The new wedding etiquette rules YOU need to know: William Hanson reveals why 'ludicrous' fist bumps, matching your face mask to your outfit or texting the bride if you've been pinged will make you look common
- EXCLUSIVE: William Hanson tells FEMAIL the new social etiquette for weddings
- Masks should never be matched to outfits and guests should be tested before
- Debrett's etiquette expert also shared the Covid-safe wedding rules
For years wedding etiquette has remained unchanged, never wear white unless you're the bride, always have an open bar, and keep speeches short and sweet.
But after a year of postponed, shrunk down and cancelled nuptials, is there a new set of social guidelines to follow?
As thousands of couples get ready to tie the knot this summer,etiquette expert William Hanson shared the new rules for keeping Covid-safe during ceremonies and receptions, while still passing the muster for the social set.
Speaking exclusively to FEMAIL, William revealed the dos and don't for wedding season, including never matching your mask to your outfit...

Throwing confetti is okay to do - but check with the venue first, Liz advises. Stock image is pictured
MASKS SHOULD COMPLEMENT THE OUTFIT, NOT MATCH IT
'Although mask-wearing is not as prevalent or required as before, all guests should have a clean one on standby in case they arrive at any part of the venue that asks them to wear them.
'A key part of weddings is how the guests dress - it's half the fun, and many put much thought into their outfits. The rule is now that masks should complement the outfit but not match.
'The same rule as for men's top pocket-handkerchiefs applies - it should complement or tone but not match exactly.

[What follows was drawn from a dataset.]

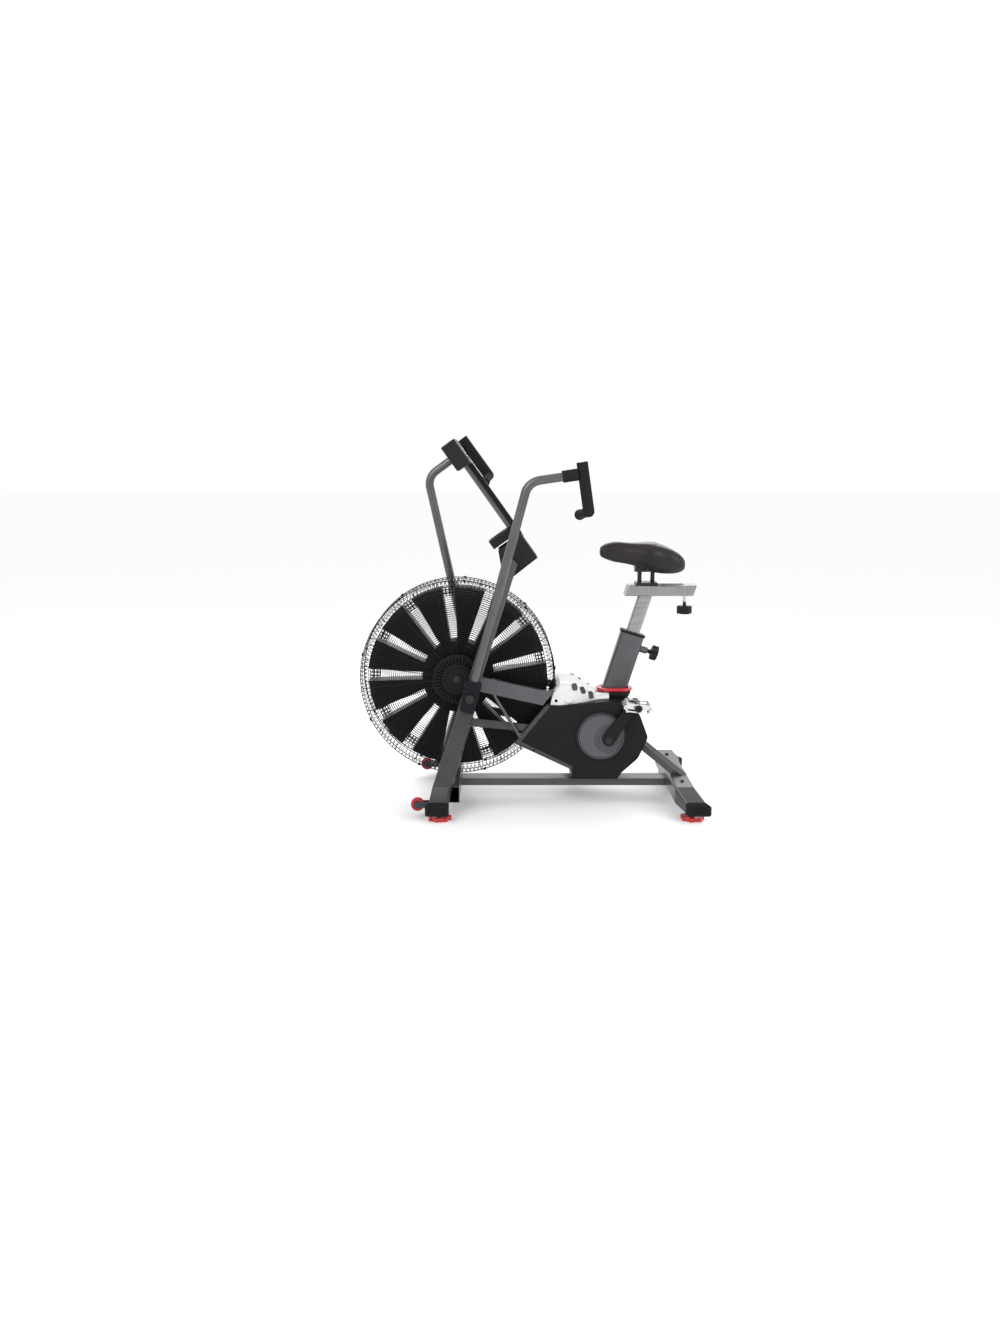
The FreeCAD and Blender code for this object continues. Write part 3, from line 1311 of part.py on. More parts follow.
def carriage():
    """The block that slides on the slider: its tongue runs in the slot, and two posts and a
    clamp carry the saddle."""
    plate = Part.makeBox(78, 76, 9, Vector(saddle_x - 39, -38, slider_top + carriage_gap))
    tongue = Part.makeBox(tongue_length, size("slot_width") - 2, 18,
                          Vector(saddle_x - tongue_length / 2, 1 - size("slot_width") / 2, slider_top - 14))
    shoe = Part.makeBox(tongue_length, 40, 6, Vector(saddle_x - tongue_length / 2, -20, slider_top - 16))
    clamp = Part.makeBox(86, 46, 26, Vector(saddle_x - 43, -23, saddle_floor + 2))
    posts = [Part.makeCylinder(8, saddle_floor - slider_top + 4, Vector(saddle_x + back, 0, slider_top + 2))
             for back in (-24, 24)]
    body = plate.fuse([tongue, shoe, clamp] + posts).removeSplitter()
    return free_shape(body.cut(padded.translated(Z * -carriage_gap)))


node(carriage(), "saddle_carriage")


def knob(start, along, stem_radius, stem, head):
    """A lobed clamping knob on a stem."""
    pieces = [rod(stem_radius, stem + 4, start, along), rod(size("knob_radius") - 6, head,
                                                            start + along * stem, along)]
    for lobe in range(6):
        turn = Rotation(along, 60 * lobe)
        side_way = Rotation(Z, along).multVec(X)
        out = turn.multVec(side_way) * (size("knob_radius") - 9)
        pieces.append(rod(9, head - 2, start + out + along * (stem + 1), along))
    return fused(*pieces)


pin_start = knob_seat + seat_back * (size("post_depth") / 2 + 1)
pin_stem = tube_depth / 2 + 28 - size("post_depth") / 2 + 14
node(knob(pin_start, seat_back, 8.0, pin_stem, 26), "height_knob")
slider_knob_start = Vector(slider_knob_x, 0, slider_z + size("slider_wall") + 4)
node(knob(slider_knob_start, -Z, 6.0, size("slider_wall") + 44, 30), "slider_knob")


# ---------------------------------------------------------------- check and write

doc.recompute()
for thing in doc.Objects:
    if "Invalid" in thing.State or "Error" in thing.State:
        raise RuntimeError(f"{thing.Label} failed: {thing.State}")
os.makedirs("parts", exist_ok=True)
for piece in nodes:
    if piece.Shape.isNull() or not piece.Shape.isValid():
        raise RuntimeError(f"{piece.Label} has no valid shape")
    piece.Shape.exportStep(f"parts/{piece.Label}.step")
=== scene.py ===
import json
import math

import bmesh
import bpy
from mathutils import Matrix, Vector
from mathutils.bvhtree import BVHTree


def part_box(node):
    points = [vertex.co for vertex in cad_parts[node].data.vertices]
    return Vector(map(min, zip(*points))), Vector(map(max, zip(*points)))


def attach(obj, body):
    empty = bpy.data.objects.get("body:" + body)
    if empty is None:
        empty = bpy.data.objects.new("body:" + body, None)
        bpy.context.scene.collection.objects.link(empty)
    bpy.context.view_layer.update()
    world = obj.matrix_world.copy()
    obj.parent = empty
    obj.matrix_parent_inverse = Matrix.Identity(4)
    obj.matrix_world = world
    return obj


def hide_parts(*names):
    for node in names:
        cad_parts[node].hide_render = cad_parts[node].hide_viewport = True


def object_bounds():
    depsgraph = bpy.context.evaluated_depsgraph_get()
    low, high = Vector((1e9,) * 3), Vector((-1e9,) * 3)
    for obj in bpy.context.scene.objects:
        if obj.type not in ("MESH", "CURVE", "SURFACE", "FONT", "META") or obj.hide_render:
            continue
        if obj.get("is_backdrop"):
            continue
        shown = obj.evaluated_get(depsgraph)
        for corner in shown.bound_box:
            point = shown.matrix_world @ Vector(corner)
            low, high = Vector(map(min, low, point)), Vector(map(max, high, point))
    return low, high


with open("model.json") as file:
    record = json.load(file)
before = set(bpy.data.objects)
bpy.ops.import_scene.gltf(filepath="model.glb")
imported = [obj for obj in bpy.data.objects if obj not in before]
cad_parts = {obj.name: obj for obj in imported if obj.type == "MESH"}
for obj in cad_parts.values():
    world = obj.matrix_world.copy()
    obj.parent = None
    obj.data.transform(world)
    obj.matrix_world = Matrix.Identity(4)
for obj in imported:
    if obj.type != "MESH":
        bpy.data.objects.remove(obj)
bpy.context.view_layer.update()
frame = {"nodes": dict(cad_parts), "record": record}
nodes = frame["nodes"]
record = frame["record"]
body_of = {name: body for body, members in record["behaviour"]["bodies"].items() for name in members}
slot_of = {part["node"]: part["material_slot"] for part in record["subparts"]}


# ---------------------------------------------------------------- welded frame
# Bent and box steel tubes, welded and sprayed in a dark metallic grey with a fine flake. The
# edges are rounded where the tube was rolled, with a painted highlight that lightens the colour there.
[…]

'If you have gone to the (frankly) ridiculous effort to get your mask in the same fabric as your dress or tie, then woe-betide your social kudos.'.
HAND SANISTER SHOULD BE EASILY ABSORBED AND FRAGRANT
'In the current climate, I'd much rather attend someone's wedding and find some easily absorbed, fragrant anti-bac on my place setting than a saccharine bag of sugared almonds, or other beyond naff wedding 'favor'.
'Hosts don't need to have individual pots of germ-busting gel on the table - a communal dispenser at the entrance to the venue will suffice.
'Still, it would be careless for couples to have a wedding today without paying lip service to the heightened hygiene requirements of the age.
POLITELY ASK FOR LATERAL FLOW TESTS BEFORE THE WEDDING
'If money were no object, sending all guests their own lateral flow test a week or so before the wedding is a nice touch that will calm those who may be anxious about socialising in larger numbers than usual.
'But budget and practicality may make this a non-starter.
'So the minimum hosts should do is politely request on the additional information sheet, or - dare I say it - wedding website, that all guests take a test the day of or before the wedding.
'If any of the venues have COVID requirements - such as showing a vaccine certificate or COVID pass - hosts must inform guests in advance of this.
'Some suggested wording: "The venue have asked the wedding party and all guests to bring proof of double-vaccination, a recent negative lateral flow test or natural immunity.
"You can do this using the NHS COVID Pass, an NHS Test and Trace COVID-19 test notification, or an internationally recognised equivalent.'
TELL BRIDE AND GROOM OVER THE PHONE IF YOU'VE BEEN PINGED
'Much drama! The day before or, worse, the day of the wedding, you get pinged, called by Test and Trace or test positive for COVID. Obviously, you cannot go to the wedding.
'Even if the bride and groom insist it'll be fine, and they are relaxed, attending is the wrong thing to do. Their insistence you come, putting all their other guests at risk, speaks volumes. (You can review your friendship with them after the wedding.)
'If the Big C means you have to pull out legitimately, do it on the telephone. A shy apology text is only going to rankle your hosts and they do deserve better.
'Hosts should accept last-minute drop-outs with good grace and not make the guests feel bad for doing the right thing and isolating.
'The day before the wedding, call the couple directly.
'On the day of, it may be better to contact someone else in the wedding party who will be less stressed getting the hair just right or toying with which shade of soft rose blush to apply to their cheekbones.
'When sending out the additional information sheets, hosts today should include a contact number for the day for guests to call if there is such a drama.

As thousands of couples get ready to tie the knot this summer,etiquette expert William Hanson shared the new rules for keeping Covid-safe during ceremonies and receptions, while still passing the muster for the social set.
AVOID HUGGING
'Traditionally, the wedding party would greet all guests in a receiving line at the wedding breakfast or reception entrance, shaking hands and hugging a plenty.
'If all guests have done testing and are being sensible, there's now no reason not to keep the receiving line.
'But for more COVID anxious guests, trotting down the line they can take a proactive approach and not extend their hand or arms for the more conventional greeting and offer a contactless one.
'And by that, we mean a namaste or hand on heart. Elbow and fist bumps are ludicrous and not contact-free.
'The people in the receiving line should be on alert to read the body language of each guest and alter how they greet accordingly.